Top general says Ukraine no longer holds a significant portion of Bakhmut, but fighters surround city

Ukraine’s military does not control much of the eastern city of Bakhmut, Ukraine’s army commander said Sunday, but its units are holding on to positions surrounding the city.

“Despite the fact that we now control an insignificant part of Bakhmut, the importance of its defense remains. It gives us the opportunity to enter the city in case the situation changes, and this will certainly happen,” Col. Gen. Oleksandr Syrskyi, commander of the Ukrainian Ground Forces, said in a statement shared by Ukraine’s military media center.

Syrskyi added his troops have been advancing along the city’s flanks and are now approaching the “tactical encirclement” of Bakhmut.

“This will allow us to control all high-rise buildings occupied by the enemy and gradually destroy them,” he stated.

“We are continuing our defense.
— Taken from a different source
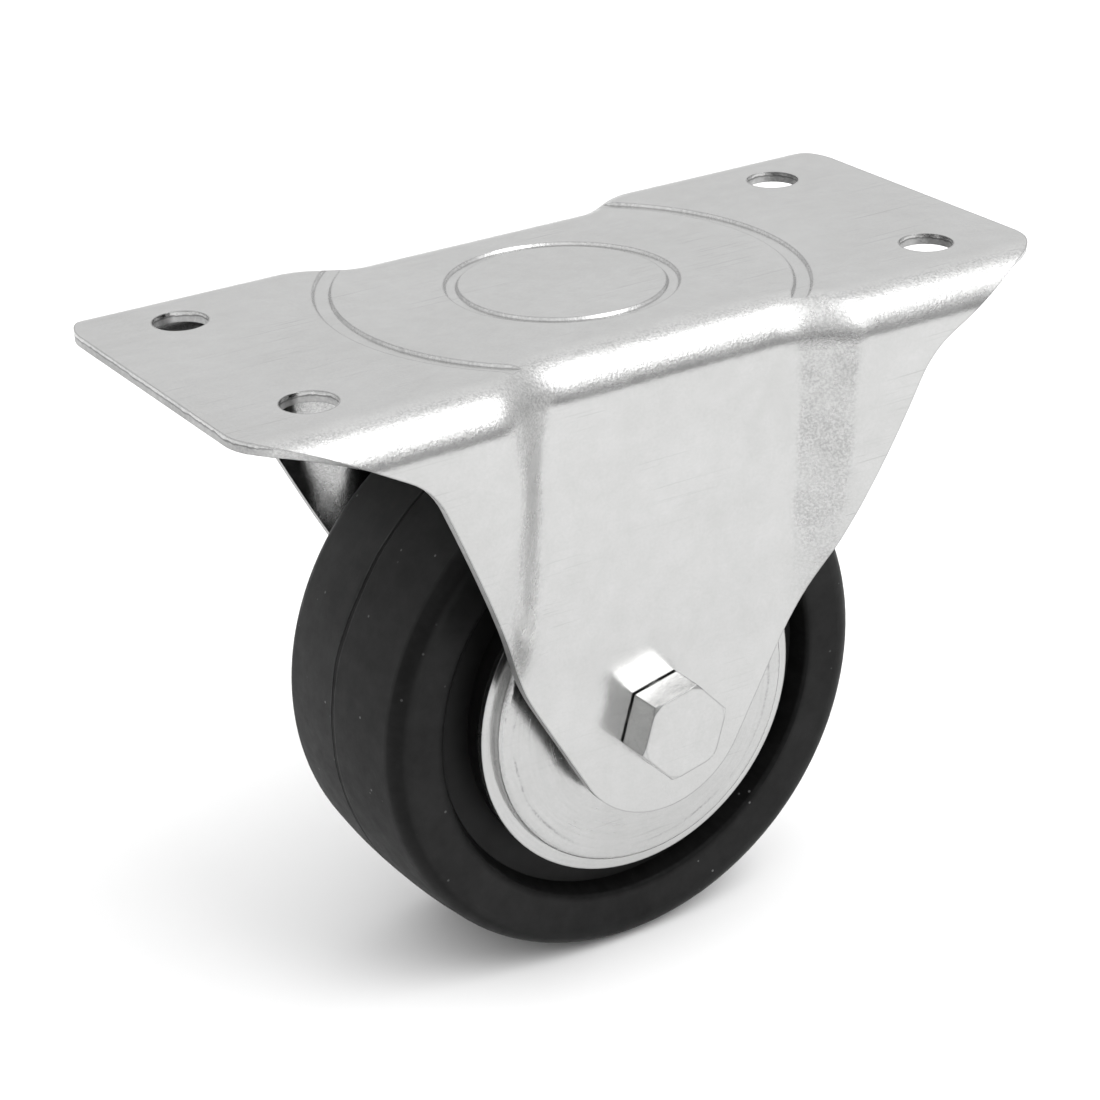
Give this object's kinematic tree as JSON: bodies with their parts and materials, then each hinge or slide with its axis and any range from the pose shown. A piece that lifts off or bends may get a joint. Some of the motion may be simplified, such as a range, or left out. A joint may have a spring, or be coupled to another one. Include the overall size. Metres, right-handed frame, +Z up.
{
  "type": "fixed castor",
  "caption": "Fixed castor: a one-piece folded zinc-plated steel bracket with a bolt-on top plate carries a rubber-tyred wheel on a through bolt and roller bearing.",
  "frame": {"origin": "centre of the four-hole pattern in the mounting plate's top face", "axes": "+X along the plate's length and the rolling direction, +Y along the axle towards the nut, +Z up out of the mounting face"},
  "size_m": [0.121, 0.0622, 0.0945],
  "materials": {
    "zinc_sheet": "bright zinc plate, burnished along the folds",
    "zinc_cover": "bright zinc plate",
    "zinc_fastener": "zinc-plated hardware",
    "bearing_steel": "ground steel",
    "rubber": "matt black rubber",
    "core_plastic": "moulded black",
    "nylon": "natural nylon"
  },
  "bodies": {
    "frame": {"bracket": "zinc_sheet", "axle_bolt": "zinc_fastener", "axle_nut": "zinc_fastener", "nut_insert": "nylon", "axle_bush": "bearing_steel", "front_washer": "bearing_steel", "rear_washer": "bearing_steel"},
    "wheel": {"tyre": "rubber", "wheel_core": "core_plastic", "bearing_sleeve": "bearing_steel", "front_cover": "zinc_cover", "rear_cover": "zinc_cover"},
    "cage": {"roller_cage": "nylon"},
    "roller_1": {"roller_1": "bearing_steel"},
    "roller_2": {"roller_2": "bearing_steel"},
    "roller_3": {"roller_3": "bearing_steel"},
    "roller_4": {"roller_4": "bearing_steel"},
    "roller_5": {"roller_5": "bearing_steel"},
    "roller_6": {"roller_6": "bearing_steel"},
    "roller_7": {"roller_7": "bearing_steel"},
    "roller_8": {"roller_8": "bearing_steel"}
  },
  "joints": [
    {"name": "wheel_spin", "type": "hinge", "parent": "frame", "child": "wheel", "pos_m": [0, 0, -0.056], "axis": [0, 1, 0], "continuous": true},
    {"name": "cage_spin", "type": "hinge", "parent": "frame", "child": "cage", "pos_m": [0, 0, -0.056], "axis": [0, 1, 0], "continuous": true},
    {"name": "roller_1_spin", "type": "hinge", "parent": "cage", "child": "roller_1", "pos_m": [0.00755, 0, -0.056], "axis": [0, 1, 0], "continuous": true},
    {"name": "roller_2_spin", "type": "hinge", "parent": "cage", "child": "roller_2", "pos_m": [0.00534, 0, -0.05066], "axis": [0, 1, 0], "continuous": true},
    {"name": "roller_3_spin", "type": "hinge", "parent": "cage", "child": "roller_3", "pos_m": [0, 0, -0.04845], "axis": [0, 1, 0], "continuous": true},
    {"name": "roller_4_spin", "type": "hinge", "parent": "cage", "child": "roller_4", "pos_m": [-0.00534, 0, -0.05066], "axis": [0, 1, 0], "continuous": true},
    {"name": "roller_5_spin", "type": "hinge", "parent": "cage", "child": "roller_5", "pos_m": [-0.00755, 0, -0.056], "axis": [0, 1, 0], "continuous": true},
    {"name": "roller_6_spin", "type": "hinge", "parent": "cage", "child": "roller_6", "pos_m": [-0.00534, 0, -0.06134], "axis": [0, 1, 0], "continuous": true},
    {"name": "roller_7_spin", "type": "hinge", "parent": "cage", "child": "roller_7", "pos_m": [0, 0, -0.06355], "axis": [0, 1, 0], "continuous": true},
    {"name": "roller_8_spin", "type": "hinge", "parent": "cage", "child": "roller_8", "pos_m": [0.00534, 0, -0.06134], "axis": [0, 1, 0], "continuous": true}
  ],
  "couplings": [
    {"joint": "cage_spin", "follows": "wheel_spin", "ratio": 0.60265},
    {"joint": "roller_1_spin", "follows": "wheel_spin", "ratio": 2.4106},
    {"joint": "roller_2_spin", "follows": "wheel_spin", "ratio": 2.4106},
    {"joint": "roller_3_spin", "follows": "wheel_spin", "ratio": 2.4106},
    {"joint": "roller_4_spin", "follows": "wheel_spin", "ratio": 2.4106},
    {"joint": "roller_5_spin", "follows": "wheel_spin", "ratio": 2.4106},
    {"joint": "roller_6_spin", "follows": "wheel_spin", "ratio": 2.4106},
    {"joint": "roller_7_spin", "follows": "wheel_spin", "ratio": 2.4106},
    {"joint": "roller_8_spin", "follows": "wheel_spin", "ratio": 2.4106}
  ]
}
The situation is difficult but under control,” Syrskyi continued.

The chief of the Russian private military company Wagner, Yevgeny Prigozhin, claimed Saturday that his forces had taken complete control of the city.

Ukrainian President Volodymyr Zelensky and other Kyiv officials have insisted Russia does not entirely occupy Bakhmut, saying Ukraine’s military is holding on to a small area on the city’s westernmost edge.

In reports from the front leading up to Wagner’s claim Saturday, Ukraine’s military had focused on progress made in areas immediately surrounding the city, while Wagner forces had said they were consolidating territory closer to the city center.


G7 seen as key factor of aggravation of global problems: Russian foreign ministry

The activities of the Group of Seven is a key factor of the escalation of global problems as it cannot reflect interests of other centers of development, the Russian foreign ministry said on Sunday.

“It is obvious that the Group of Seven is a major factor of the aggravation of global problems. It cannot represent interests of other centers of development, especially countries of the Asia Pacific region, South Asia, the Middle East, Africa, and Latin America,” it added.